The name "Nicolaitans" is derived from the Greek word nikolaos, a compound of the words nikos and laos. The word nikos is the Greek word that means to conquer or to subdue as already mentioned above. The word laos is also where we get the word laity. When these two words are compounded into one, they form the name Nicolas, which literally means one who conquers and subdues the people. It seems to suggest that the Nicolaitans were somehow conquering and subduing the people.

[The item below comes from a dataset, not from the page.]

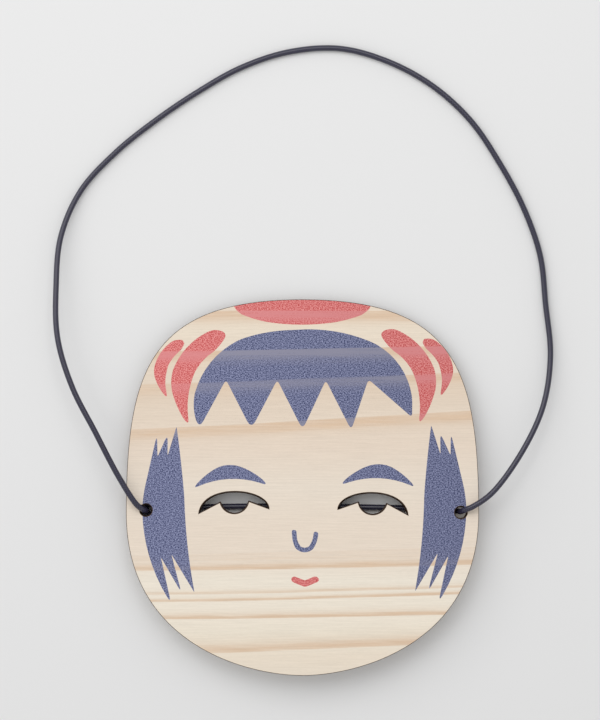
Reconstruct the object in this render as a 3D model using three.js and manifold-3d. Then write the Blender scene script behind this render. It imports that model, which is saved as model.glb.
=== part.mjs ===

If the name is to be spelled Νικόλαος in greek the ό is emphasized when pronounced. When the ό is emphasized the meaning of the first part of the name means I conquer. It makes more sense to then say that the name Nikolaos means I conquer people as it is derived from this Greek name Νικόλαος. When addressing a person one can not refer to people. It makes no sense to refer to one's self as 'victorious people' but rather 'victor of people' because you are only one person and not a whole nation. If Νικoλαος is written without the ' ό ' and is replaced with a normal ' o ' in Greek it refers to a whole nation and can be used in reference to a whole nation . For example , " South Africans are a nikolaos " , can be paraphrased as ' South Africans are a victorious people ' .
From Greek Νικόλαος, from Ancient Greek Νικόλαος (Nikolaos), from νικάω (nikaō, "I conquer") + λαός (laos, "people"). Cognate with English Nicholas.